7 Ways to Simplify Your Business For Success

When asked about the type of business my clients want, most of them tell me they would love a sustainable business...

7 Ways to Simplify Your Business For Success

When asked about the type of business my clients want, most of them tell me they would love a sustainable business that makes money but that also flows and feels easy. Yet most of them, just like many other entrepreneurs and business owners I know, never seem to get it quite right. The majority are often overwhelmed, stressed out, and chronically overworked. With only a percentage of them actually achieving the financial success they’re working so hard for.

For a long time, I used to be like that too.

I would work 12-hour days for weeks on end and not see the needle move an inch. Every time someone would ask me how business was, I’d reply with the all to familiar “busy”. In the end, I can’t say business was bad. I made money, and my business grew. But – and this is a big one – the way I was doing it was unsustainable, and if I consider all the hours, efforts, and energy I put in I have to admit the ugly truth: I did it for peanuts.

When we’re starting out on our own, it’s difficult to resist the urge to try out things, to build as we go, to want to do a million things at once. In a way, and to a certain extend, we absolutely have to. After all, we’re learning how to build our business. The problem is that, as we’re learning, we’re also adding layer upon layer of things we think we need to do. If we’re not careful – and this is what happens in most cases – soon enough we’ll end up overwhelmed by all those to-dos, of which we usually don’t even question the validity.

Finally, because of the inherited dreams of hard work and relentless productivity that our culture has so generously passed down to us, we think being tired from always being “busy” is a sign we’re doing well, and moving forward in the right direction.

I used to believe this. I don’t believe it anymore. A successful business shouldn’t be hard, it should flow and feel easy.

One way to achieve this (perhaps the single most important way) is to simplify as much as you can. This means looking at all those layers of to-dos you’ve piled up over time and for each of them decide if you actually need to do it, and if you do how you can do it better.

In what follows I share 7 ways you can simplify your business for success. I’ve added success in there on purpose because I believe that simplification will bring you more flow and ease but will also keep you energized and happy. This in turn will keep you focused on the important stuff which will bring in more money. See where I’m getting at here?

#1 Focus on the essential

In every business there are a few key things that yield the most results. In order to make your business work it’s important to focus on these essential components. Basically it comes down to identifying what works well in your business, and doing more of that! What follows is that everything that isn’t essential should come second, or be eliminated altogether.

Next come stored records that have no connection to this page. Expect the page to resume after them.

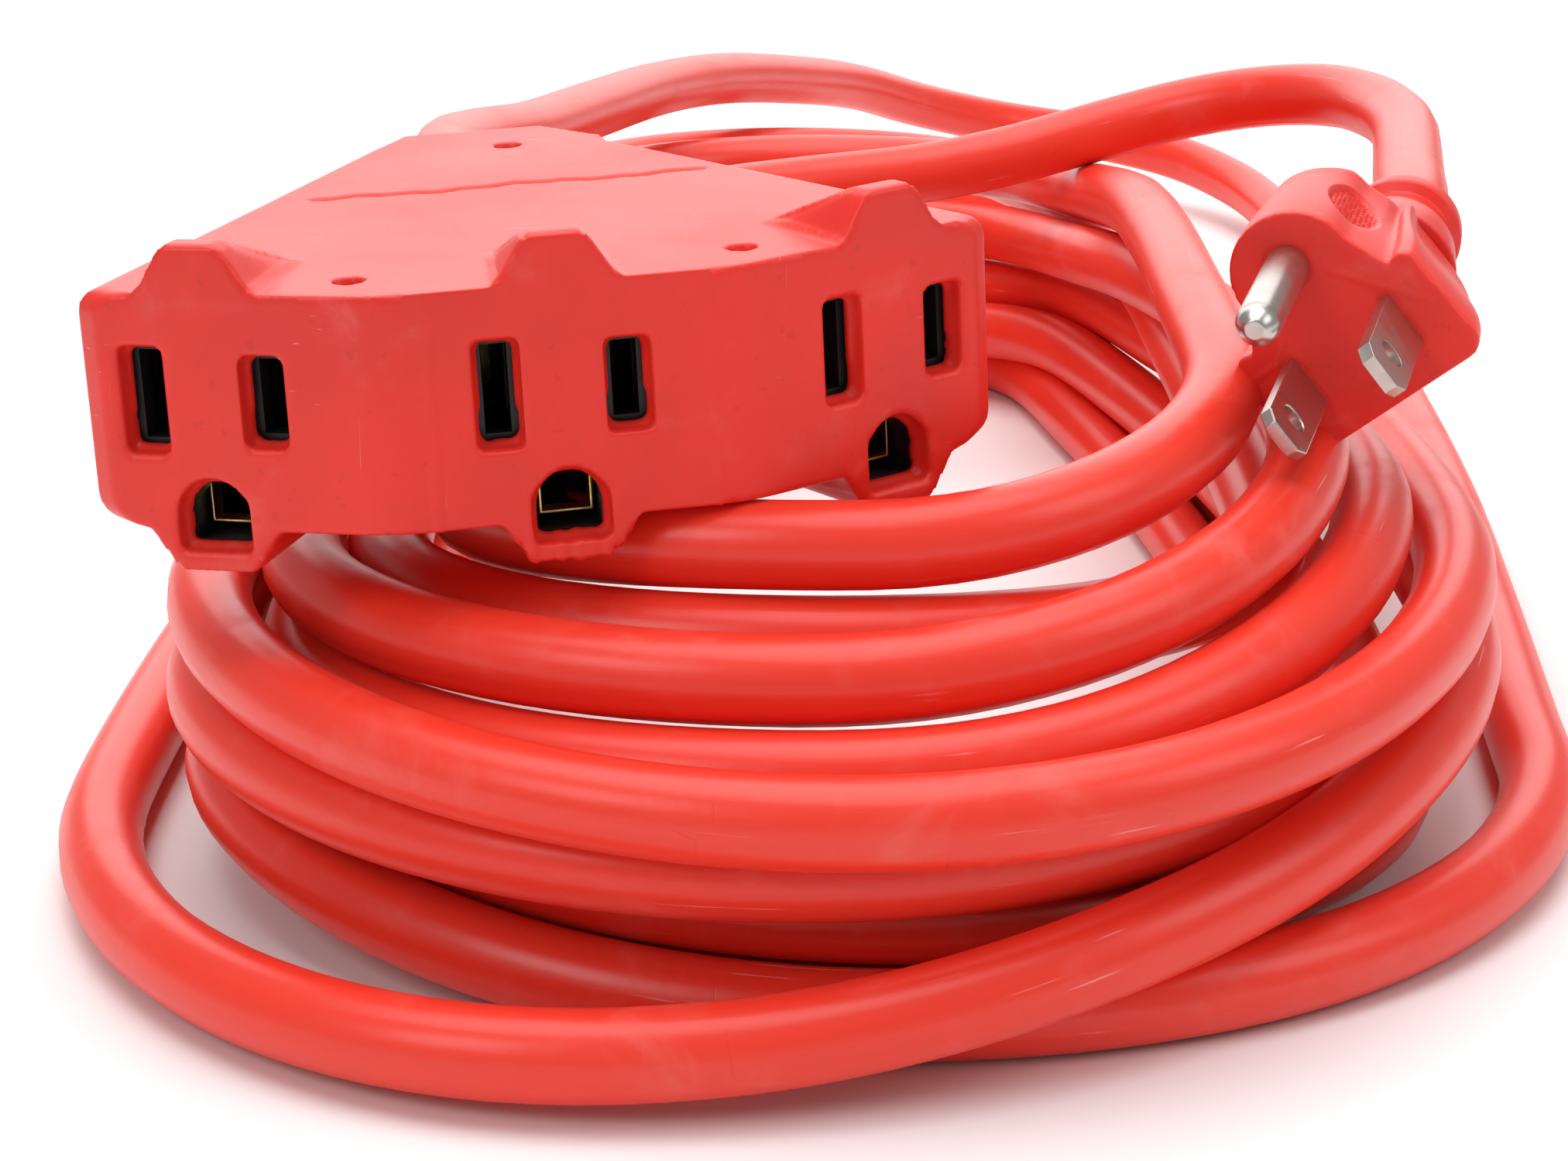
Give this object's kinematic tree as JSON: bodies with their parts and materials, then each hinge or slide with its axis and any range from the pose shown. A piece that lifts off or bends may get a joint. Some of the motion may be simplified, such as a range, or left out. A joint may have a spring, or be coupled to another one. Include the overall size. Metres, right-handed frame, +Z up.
{
  "type": "extension cord",
  "caption": "Coiled heavy-duty outdoor extension cord with a grounding plug resting on a flat moulded multi-outlet tap.",
  "frame": {"origin": "on the floor under the middle of the tap's front face, where the coil rests", "axes": "+Y straight into the middle outlet and away from the viewer, +X to the right along the tap's front, +Z up from the floor"},
  "size_m": [0.2387, 0.4329, 0.0801],
  "materials": {
    "tap_vinyl": "satin moulded vinyl",
    "cord_vinyl": "satin jacket vinyl",
    "black_plastic": "matte",
    "white_plastic": "matte",
    "brass": "bare sheet brass",
    "nickel": "nickel plated",
    "wire_black": "satin",
    "wire_white": "satin",
    "wire_green": "satin"
  },
  "bodies": {
    "root": {"tap_body": "tap_vinyl", "left_contact_carrier": "black_plastic", "middle_contact_carrier": "black_plastic", "right_contact_carrier": "black_plastic", "neutral_bus": "brass", "line_bus": "brass", "ground_bus": "brass", "tap_line_wire": "wire_black", "tap_neutral_wire": "wire_white", "tap_ground_wire": "wire_green", "tap_strain_relief": "tap_vinyl", "plug_body": "tap_vinyl", "plug_bridge": "white_plastic", "neutral_blade": "nickel", "line_blade": "nickel", "ground_pin": "nickel", "plug_line_wire": "wire_black", "plug_neutral_wire": "wire_white", "plug_ground_wire": "wire_green", "plug_strain_relief": "cord_vinyl", "cord_coil": "cord_vinyl", "cord_tap_lead": "cord_vinyl", "cord_plug_lead": "cord_vinyl"}
  },
  "joints": []
}
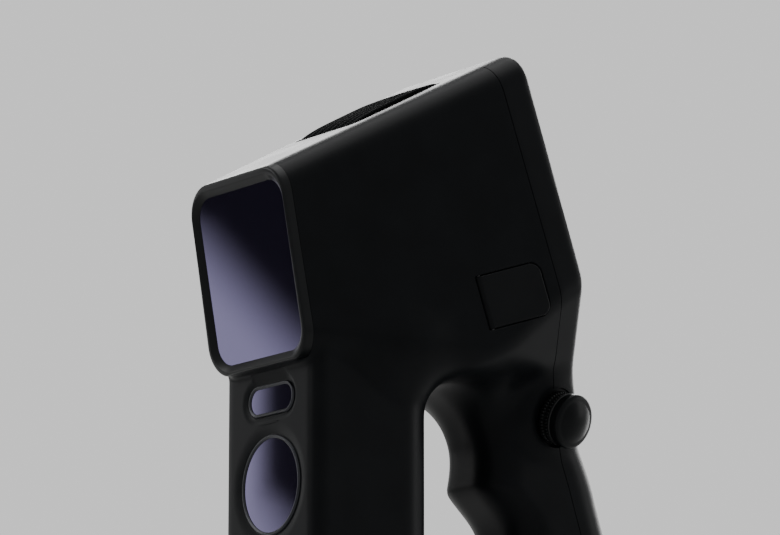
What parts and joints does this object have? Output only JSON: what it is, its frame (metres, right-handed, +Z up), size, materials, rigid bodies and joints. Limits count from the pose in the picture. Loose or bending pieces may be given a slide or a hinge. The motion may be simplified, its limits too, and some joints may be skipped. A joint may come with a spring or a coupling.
{
  "type": "handheld 3d scanner",
  "caption": "Handheld structured-light 3D scanner with a pistol grip, a flared head with a display, a window column, a knurled push knob, a hinged port cover and a battery door.",
  "frame": {"origin": "mouth of the tripod socket, in the middle of the column's foot, on the surface the scanner stands on", "axes": "+Z up along the column, -Y the side that looks at the work, +X the side with the knob and the port cover"},
  "size_m": [0.0808, 0.1722, 0.2422],
  "materials": {
    "housing": "fine spark-eroded texture",
    "soft_cover": "matte",
    "window_glass": "coated gloss",
    "display_glass": "gloss",
    "lens_glass": "coated gloss",
    "dark_metal": "black anodised",
    "bare_metal": "milled",
    "steel": "satin",
    "brass": "satin",
    "rubber": "matte",
    "board": "solder mask",
    "module": "moulded",
    "knob": "satin",
    "led": "clear",
    "panel": "gloss",
    "battery_wrap": "shrink wrap",
    "fan": "moulded"
  },
  "bodies": {
    "housing": {"main_housing": "housing", "rear_housing": "housing", "front_bezel": "housing", "grip_collar": "housing", "column_base": "housing", "housing_screws": "steel", "frame_screws": "steel", "upper_window": "window_glass", "pill_window": "window_glass", "projector_window": "window_glass", "lower_window": "window_glass", "pill_trim": "dark_metal", "projector_trim": "dark_metal", "lower_trim": "dark_metal", "window_gasket": "rubber", "led_board": "board", "led_lenses": "led", "upper_lens_barrel": "dark_metal", "upper_camera_lens": "lens_glass", "upper_camera": "module", "projector_barrel": "dark_metal", "projector_lens": "lens_glass", "projector_module": "module", "lower_camera_barrel": "dark_metal", "lower_camera_lens": "lens_glass", "lower_camera_module": "module", "laser_sensor": "module", "optical_frame": "bare_metal", "vent_grille": "housing", "fan_frame": "fan", "heat_sink": "bare_metal", "main_board": "board", "processor": "module", "board_screws": "steel", "display_glass": "display_glass", "display_panel": "panel", "button_switch": "board", "knob_bush": "brass", "encoder_body": "module", "encoder_dome": "steel", "port_hinge_pin": "steel", "usb_socket": "steel", "charging_jack": "steel", "door_hinge_pin": "steel", "battery_pack": "battery_wrap", "battery_contacts": "brass", "column_foot": "rubber", "tripod_insert": "brass"},
    "plunger": {"encoder_plunger": "steel"},
    "knob": {"knob_skirt": "knob", "knob_cap": "knob", "knob_shaft": "steel"},
    "port_cover": {"port_cover": "soft_cover"},
    "battery_door": {"battery_door": "housing"},
    "power_button": {"power_button": "knob"},
    "fan": {"fan_rotor": "fan"}
  },
  "joints": [
    {"name": "knob_press", "type": "slide", "parent": "housing", "child": "plunger", "axis": [-0.9267, -0.2184, 0.3059], "range_m": [0, 0.0008], "stiffness_N_per_m": 2500},
    {"name": "knob_turn", "type": "hinge", "parent": "plunger", "child": "knob", "pos_m": [0.0185, 0.081, 0.1197], "axis": [0.9267, 0.2184, -0.3059], "continuous": true},
    {"name": "port_cover_hinge", "type": "hinge", "parent": "housing", "child": "port_cover", "pos_m": [0.03521, 0.03902, 0.15259], "axis": [0.0351, 0.3052, -0.9516], "range_deg": [0, 95]},
    {"name": "battery_door_hinge", "type": "hinge", "parent": "housing", "child": "battery_door", "pos_m": [0, 0.0959, 0.0027], "axis": [-1, 0, 0], "range_deg": [0, 90]},
    {"name": "power_button_press", "type": "slide", "parent": "housing", "child": "power_button", "axis": [0, -0.9511, -0.309], "range_m": [0, 0.0006], "stiffness_N_per_m": 2000},
    {"name": "fan_spin", "type": "hinge", "parent": "housing", "child": "fan", "pos_m": [0, 0.015, 0.22245], "axis": [0, -0.4772, 0.8788], "continuous": true}
  ]
}
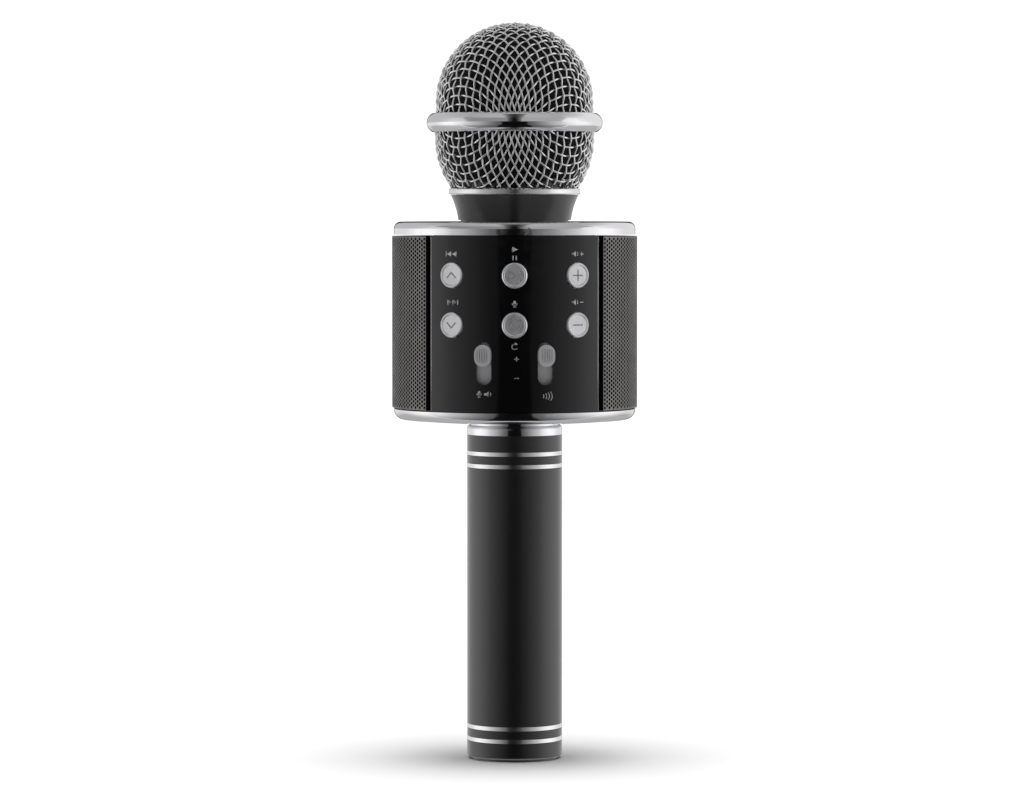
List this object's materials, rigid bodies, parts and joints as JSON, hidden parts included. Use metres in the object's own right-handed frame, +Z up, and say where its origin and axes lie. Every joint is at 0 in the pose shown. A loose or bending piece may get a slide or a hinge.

This idea is grounded in the concepts of Essentialism and the 80/20 rule, also known as the Pareto principle.

Essentialism is the disciplined pursuit of less, based on the core question: “Will this activity or effort make the highest possible contribution towards my goal?”. The Pareto principle states that, for many events, about 80% of the effects come from 20% of the causes. Translated into business speak: 20% of the things we do in our business produce about 80% of our results. So the trick is to figure out what those 20% are and do as much if it as we can.

#2 Automate as much as possible

Business automation is one of the areas in my business I was most reluctant to look at. If you’re in business today, especially online business, chances are you use a multitude of apps on a daily basis.

The problem here again, at least for me, is the stockpiling of apps. Before you know it, one app has led you to another, and another, and so on. My reluctance to look at what I was using for my business, and the way I was using it came from the fact that I knew there would be a learning curve. I needed to first check all the apps I was using to make sure I actually needed them, then figure out how I could use them better.

Once I did the work I realized I was spending more than €5000 a year on apps, most of which I hardly used. My first step was to cancel everything I didn’t need. This left me with about €1000 a year worth of app subscriptions.

Here’s a list of the ones I use most, and the time saved by using them effectively (affiliate links):

Acuity Scheduling
For appointment scheduling. When someone signs up for a free coaching session they’re automatically redirected to my online calendar through Acuity. This saves me and the client time by avoiding the back and forth to find a moment that works for both of us.

Time saved letting acuity deal with my calendar: 2 hours a week

Zoom
I use zoom for video conferencing with my coaching clients. The one tweak I did that saves me massive amounts of time is a build-in integration with Acuity Scheduling mentioned above. Acuity lets you connect with Zoom so that every time a new appointment is created, it included a link to a zoom video conference room. Before this I used to create and send out zoom links to my clients before every session. I know, right!

Time saved letting zoom create its own links: 2 hours a week

Zapier
I’m not sure how to define Zapier. A workflow or task manager? A way to connect apps? In any case what I do know is that I think of Zapier when I imagine how great it would be if new tasks could magically appear in Asana (see point #3) when I create new Google Calendar events for instance, or how awesome it would be that WordPress post drafts would be created automatically from all the newsletters I send out. In fact, that – and so much more – is exactly what Zapier does for me.

Time saved letting Zapier prep content for me: 4 hours a week

Waveapps
I believe in the power of the “important admin stuff” you have to do for your business. I know many entrepreneurs see this as a necessary evil but I’m convinced the success of any business is in part due to the way administration tasks are done. There are a gazillion apps out there that can help you streamline your admin processes. For invoicing I love using Wave Accounting. It’s easy to use and offers great features like recurring billing via email and automatic payment notifications.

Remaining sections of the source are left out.